At Yale University Yeston majored in music theory and composition, and minored in literature. Receiving his B.A. in 1967, he won the Paul Mellon Fellowship to attend Clare College at Cambridge University in England, where he earned a Master’s degree while composing several classical pieces and creating a musical version of Alice in Wonderland (it was produced in New Haven in 1971). Yeston returned to the United States to accept a teaching position under a Woodrow Wilson Fellowship at Lincoln University in Pennsylvania, the country’s oldest traditionally black college. There, while teaching a variety of other courses, he initiated one in the history of African-American music.

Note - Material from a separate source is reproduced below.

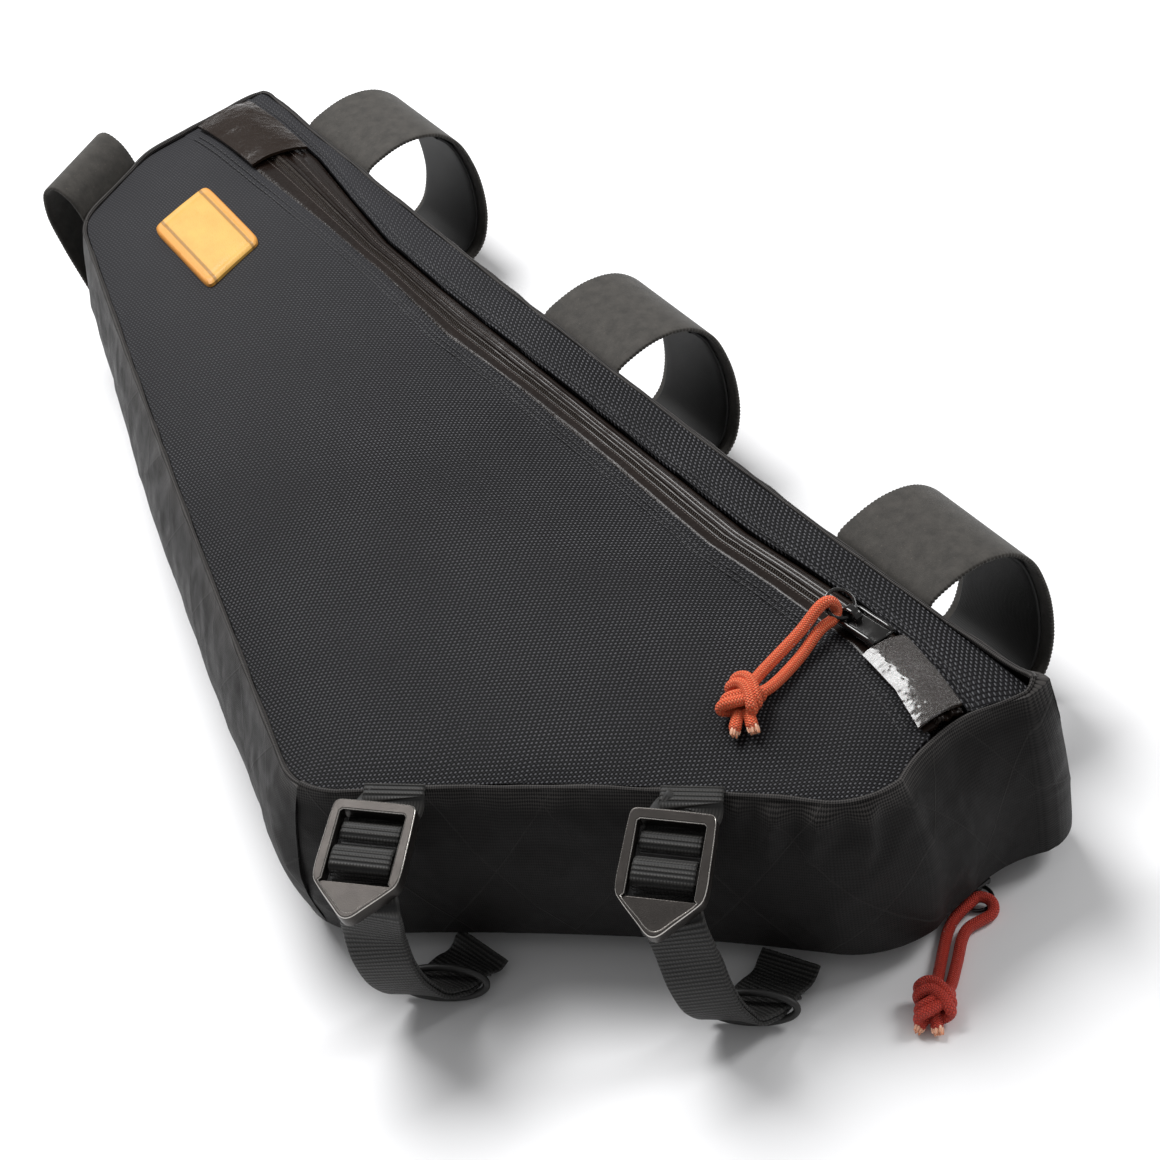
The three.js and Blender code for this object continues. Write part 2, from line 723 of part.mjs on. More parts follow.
function addHeadStrap() {
  const list = span("head_low", "head_end");
  const first = stations[list[0]].at;
  const last = stations[list[list.length - 1]].at;
  const middle = first.clone().lerp(last, 0.5);
  const along = last.clone().sub(first).normalize();
  const out = new THREE.Vector2(along.y, -along.x);
  const points = profilePoints(HEAD_STRAP_PROFILE, 18, 0, 1, 0);
  const way = points.map((p) => ({
    at: vec(middle.x + out.x * (p.out + HEAD_STRAP_OUT), middle.y + out.y * (p.out + HEAD_STRAP_OUT), p.up),
    across: vec(along.x, along.y, 0),
  }));
  addPart("head_strap", ribbon(way, HEAD_STRAP_WIDTH, STRAP.outer), "strap");
}

// Frame of the seat edge: along it from the tail corner, outward from it, and up
const SEAT_EDGE = (() => {
  const tail = CORNERS.find((c) => c.place === "tail");
  const seatLow = CORNERS.find((c) => c.place === "seat_low");
  const along = vec(seatLow.x - tail.x, seatLow.y - tail.y, 0).normalize();
  const out = vec(along.y, -along.x, 0);
  return { origin: vec(tail.x, tail.y, 0), along, out };
})();

function onSeatEdge(out, up, along) {
  return SEAT_EDGE.origin.clone()
    .addScaledVector(SEAT_EDGE.along, along)
    .addScaledVector(SEAT_EDGE.out, out)
    .add(vec(0, 0, up));
}

// Frame of one buckle: across, down its length and out of its face
function buckleFrame(place) {
  const slope = SEAT_EDGE.out.clone().multiplyScalar(Math.cos(place.slope));
  slope.z = -Math.sin(place.slope);
  const face = SEAT_EDGE.along.clone().cross(slope).normalize();
  if (face.z < 0) {
    face.negate();
  }
  const across = SEAT_EDGE.along.clone().applyAxisAngle(face, -BUCKLE.turn);
  const down = slope.clone().applyAxisAngle(face, -BUCKLE.turn);
  return { origin: onSeatEdge(BUCKLE.out, BUCKLE.up, place.buckle), across, down, face };
}

function inBuckle(frame, side, down, face) {
  return frame.origin.clone()
    .addScaledVector(frame.across, side)
    .addScaledVector(frame.down, down)
    .addScaledVector(frame.face, face);
}

// Buckle outline: pointed tab at one end, flat rim at the other
function buckleShape(inset) {
  const half = BUCKLE.width / 2 - inset;
  const top = inset;
  const tip = BUCKLE.length - inset * 1.3;
  const shape = new THREE.Shape();
  shape.moveTo(-half + 3.5, top);
  shape.quadraticCurveTo(-half + 1.2, top, -half + 0.6, top + 3);
  shape.lineTo(-half, BUCKLE.windowEnd - 6);
  shape.quadraticCurveTo(-half, BUCKLE.windowEnd - 1, -half + 2.5, BUCKLE.windowEnd + 2);
  shape.lineTo(-3.5, tip - 2.6);
  shape.quadraticCurveTo(0, tip + 1, 3.5, tip - 2.6);
  shape.lineTo(half - 2.5, BUCKLE.windowEnd + 2);
  shape.quadraticCurveTo(half, BUCKLE.windowEnd - 1, half, BUCKLE.windowEnd - 6);
  shape.lineTo(half - 0.6, top + 3);
  shape.quadraticCurveTo(half - 1.2, top, half - 3.5, top);
  shape.closePath();
  return shape;
}

function extruded(shape, depth, lift) {
  const geometry = new THREE.ExtrudeGeometry(shape, { depth, bevelEnabled: false, curveSegments: 4 });
  geometry.translate(0, 0, lift);
  return toSolid(geometry);
}

function buckleSolid() {
  const half = BUCKLE.window / 2;
  let body = extruded(buckleShape(0), BUCKLE.height, 0);
  body = body.subtract(boxSolid(vec(-half, BUCKLE.rim, -1), vec(half, BUCKLE.windowEnd, BUCKLE.height + 1)));
  const field = extruded(buckleShape(1.3), BUCKLE.fieldDepth + 1, BUCKLE.height - BUCKLE.fieldDepth);
  const fieldPart = field.intersect(boxSolid(
    vec(-BUCKLE.width, BUCKLE.windowEnd + 0.01, 0),
    vec(BUCKLE.width, BUCKLE.length, BUCKLE.height + 2),
  ));
  body = body.subtract(fieldPart);
  for (const bar of [BUCKLE.recessedBar, BUCKLE.middleBar]) {
    body = body.add(boxSolid(vec(-half - 0.5, bar.from, bar.low), vec(half + 0.5, bar.to, bar.high)));
  }
  return fromSolid(body);
}

// Webbing way inside the buckle: distance down its length, height over its back face, and sideways
function buckleWebbing(frame, table) {
  return table.map(([down, face, side = 0]) => (
    { at: inBuckle(frame, side, down, face), across: frame.across.clone() }));
}

// Smooth way through stations, blending the across directions
function smoothWay(way, steps) {
  const curve = new THREE.CatmullRomCurve3(way.map((w) => w.at), false, "centripetal");
  const result = [];
  for (let i = 0; i <= steps; i++) {
    const t = (i / steps) * (way.length - 1);
    const k = Math.min(Math.floor(t), way.length - 2);
    const across = way[k].across.clone().lerp(way[k + 1].across, t - k).normalize();
    result.push({ at: curve.getPoint(i / steps), across });
  }
  return result;
}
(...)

Yeston went back to Yale for his Ph.D., awarded in 1974. With the publication of his first book, The Stratification of Musical Rhythm by the Yale University Press in 1976, he joined the Yale faculty as Director of Undergraduate Studies in Music. He taught there for eight years, twice named by his undergraduates as one of Yale’s top ten professors. Another book published under his editorship, Readings in Schenker Analysis (1977) became a staple of music theory studies.
Meanwhile Yeston had enrolled in the BMI Lehman Engel Musical Theater Workshop in New York City, traveling from New Haven every week to meet with other aspiring theatre composers to try out new songs on each other. He was working on a new project inspired by Federico Fellini’s 1963 film 8½; by adding “half a number more” to that number in the form of music, he explained, he had made it Nine. With a book by Arthur Kopit, directed and choreographed by Tommy Tune, and starring Raul Julia, Nine (“Unusual Way”) opened on Broadway in 1982. Its overwhelming success, said Yeston, “absolutely changed my life, both financially and substantively.” He was able to reduce his Yale teaching schedule to one course in songwriting every other semester.

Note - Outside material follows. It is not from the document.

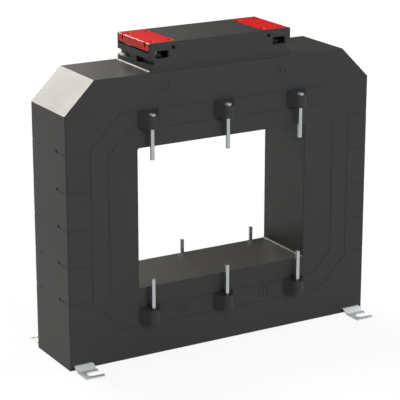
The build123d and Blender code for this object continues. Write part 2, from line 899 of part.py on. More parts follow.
# Clamp screws: head end away from the window, tip in front of it
screw_shape = clamp_screw()
nut_shape = clamp_nut()
head_seat = boss_height / 2 - screw_head_height + screw_head_rise
nut_seat = -boss_height / 2 + nut_from_window_end
columns = ("left", "middle", "right")
for face_name, face_turn in (("front", no_turn), ("rear", half_turn)):
    nut_locations = []
    for row_name, head_up in (("top", True), ("bottom", False)):
        for column, place in enumerate(boss_places(head_up)):
            on_axis = face_turn * place * Location((0, -screw_standoff, 0))
            name_column = columns[column] if face_name == "front" else columns[2 - column]
            with BuildPart() as screw:
                with Locations(on_axis * Location((0, 0, head_seat))):
                    add(screw_shape)
            save(screw.part, f"clamp_screw_{face_name}_{row_name}_{name_column}")
            nut_locations.append(on_axis * Location((0, 0, nut_seat)))
    with BuildPart() as nuts:
        with Locations(*nut_locations):
            add(nut_shape)
    save(nuts.part, f"{face_name}_clamp_nuts")


def foot():
    """Front foot: bent sheet with its tongue towards +Y and a slot that opens towards +X."""
    centre_low = foot_pad_height + foot_thickness / 2
    centre_high = foot_tongue_height + foot_thickness / 2
    with BuildPart() as sheet:
        with BuildSketch(Plane.YZ):
            with BuildLine():
                FilletPolyline(
                    (foot_tongue_length, centre_high), (0, centre_high),
                    (-foot_slope_run, centre_low), (-foot_reach, centre_low), radius=foot_bend_radius,
                )
            trace(line_width=foot_thickness)
        extrude(amount=foot_width / 2, both=True)
        outer_corners = sheet.edges().filter_by(Axis.Z).group_by(Axis.Y)[0]
        fillet(outer_corners, foot_corner_round)
        with BuildSketch(Plane.XY):
            with Locations((0, -foot_slot_distance)):
                Circle(foot_slot_width / 2)
                Rectangle(foot_width, foot_slot_width, align=(Align.MIN, Align.CENTER))
        extrude(amount=foot_tongue_height, mode=Mode.SUBTRACT)
        with Locations((0, foot_catch_inset, foot_tongue_height)):
            Cylinder(foot_catch_radius, foot_thickness + overcut,
                     align=(Align.CENTER, Align.CENTER, Align.MIN), mode=Mode.SUBTRACT)
    return sheet.part


foot_shape = foot()
for face_name, face_turn in (("front", no_turn), ("rear", half_turn)):
    for side_name, side in (("left", -1), ("right", 1)):
        x = side * foot_distance if face_name == "front" else -side * foot_distance
        with BuildPart() as foot_piece:
            with Locations(face_turn * Location((x, -half_depth, 0))):
                add(foot_shape)
        save(foot_piece.part, f"foot_{face_name}_{side_name}")
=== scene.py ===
"""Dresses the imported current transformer: finishes, threaded screws, sloping bosses, filled
grooves, mould marks and the stage."""

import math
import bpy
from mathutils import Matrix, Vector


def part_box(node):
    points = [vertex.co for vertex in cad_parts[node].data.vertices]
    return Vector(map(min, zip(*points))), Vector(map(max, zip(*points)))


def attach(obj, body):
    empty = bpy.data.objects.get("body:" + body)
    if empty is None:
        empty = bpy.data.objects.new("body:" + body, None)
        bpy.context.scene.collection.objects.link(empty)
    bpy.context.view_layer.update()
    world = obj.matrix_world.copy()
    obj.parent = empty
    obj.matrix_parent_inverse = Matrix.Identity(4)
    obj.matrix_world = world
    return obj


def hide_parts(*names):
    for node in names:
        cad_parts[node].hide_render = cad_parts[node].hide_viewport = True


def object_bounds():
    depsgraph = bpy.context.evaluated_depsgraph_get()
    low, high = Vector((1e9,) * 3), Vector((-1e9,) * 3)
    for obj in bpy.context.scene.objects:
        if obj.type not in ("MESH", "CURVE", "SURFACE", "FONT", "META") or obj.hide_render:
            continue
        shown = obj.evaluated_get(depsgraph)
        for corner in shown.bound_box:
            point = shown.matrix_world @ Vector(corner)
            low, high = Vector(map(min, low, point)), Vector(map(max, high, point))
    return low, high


bl_info = {
    "name": "Window Current Transformer",
    "version": (1, 0, 0),
    "blender": (4, 5, 0),
    "location": "View3D > Sidebar > Transformer",
    "description": "Gives a window type current transformer its finishes, threads, marks and stage",
    "category": "Object",
}

import bmesh
import bpy
import numpy as np
from bpy.props import FloatProperty, FloatVectorProperty, IntProperty, PointerProperty
from mathutils import Matrix, Vector

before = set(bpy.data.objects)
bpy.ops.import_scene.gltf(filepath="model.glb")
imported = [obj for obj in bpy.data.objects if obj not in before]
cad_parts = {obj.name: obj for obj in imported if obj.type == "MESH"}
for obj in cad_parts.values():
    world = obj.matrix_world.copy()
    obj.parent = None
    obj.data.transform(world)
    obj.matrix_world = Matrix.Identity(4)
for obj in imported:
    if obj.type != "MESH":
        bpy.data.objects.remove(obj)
CAD_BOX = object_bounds()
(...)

Actor-director Geoffrey Holder then approached Yeston with the idea of writing a musical on The Phantom of the Opera; Holder held the American rights to the Leroux novel, but had no idea Andrew Lloyd Webber was embarked on the same endeavor in London. Yeston was at first skeptical, but began to see the Phantom as an emotionally engaging character, and had finished most of the score by the time Lloyd Webber announced his own plans. After the Lloyd Webber show was a London hit in 1986, it was impossible to raise money for a Broadway production on the same subject. Nonetheless, in 1991 Yeston’s Phantom (with the song “Home”) was produced at Houston’s Theatre Under the Stars and its music recorded on an original cast album; it has had sufficient success to warrant over a thousand productions worldwide in subsequent years. Yeston observes, “It was the greatest hit never to be produced on Broadway.”
Less successful was In the Beginning (originally known as 1-2-3-4-5), a musical based on the first five books of the Bible, at the Manhattan Theatre Club in 1987. Then at the suggestion of Plácido Domingo, Yeston created Goya: A Life in Song, initially intended to be a musical. Domingo’s schedule did not permit a full-fledged stage production, so a studio recording with the world-famous tenor was made in 1988 (“Til I Loved You” has been recorded also by Barbra Streisand). The next year Tommy Tune asked Yeston to improve the score of Grand Hotel, which was failing in out-of-town tryouts. This time the success was gratifying: with six new songs by Yeston (including “Love Can’t Happen”) and about half its lyrics revised, Yeston's contribution to the score of Grand Hotel was nominated for a Tony Award®. The show itself won five Tonys® and ran for 1,017 performances.
Yeston’s interest in writing a musical about the sinking of the Titanic was first piqued in 1985, when the wreckage of the ship was discovered. Yeston saw Titanic as “a very English show,” an exploration of a rigid social class system and the way it idealized progress through technology. “This was for me an opportunity to bring into the musical theater an element of the symphonic tradition [of Elgar or Vaughan Williams] that I think we really haven’t had before. That was very exciting.” With a book by Peter Stone, Titanic opened in April 1997. In spite of several initially mixed reviews, it held out to win five Tony Awards®, and ran for 804 performances.
Musicals by Maury Yeston that are as yet not fully produced are Death Takes A Holiday, written in 2003, with a book by Peter Stone and Thomas Meehan, and an adaptation of Frank Loesser’s Hans Christian Andersen with book by Yeston. Among his more “classical” works are a song cycle, December Songs (1991), commissioned by Carnegie Hall and inspired by Franz Schubert’s Winterreise, a Cello Concerto written for Yo-Yo Ma, and An American Cantata (2000) for Orchestra and 2000 Voices, commissioned by the Kennedy Center, first heard on the steps of the Lincoln Memorial conducted by Leonard Slatkin. His full-length original Ballet Score, “Tom Sawyer – A Ballet in Three Acts,” inaugurated the opening of the new Opera House and Arts Center in Kansas City, MO, in October of 2011.
Yeston has three children, Jake, Max, and Emma, and is married to Julianne Waldhelm. He is President of the Kleban Foundation; he serves on the editorial boards of Musical Quarterly, the Songwriters' Hall of Fame, The Dramatists' Guild Council, and the Kurt Weill Foundation Publication Project. He is an advisor to the Yale University Press Broadway Series.
Nine, the feature film, with Daniel Day-Lewis, Nicole Kidman, Penelope Cruz, Dame Judi Dench, Sophia Loren, Fergie, and Kate Hudson, was released on Christmas, 2009. It was nominated for four Oscars®, including one for Yeston's song "Take It All," and five Golden Globe Awards, including one for Yeston's "Cinema Italiano."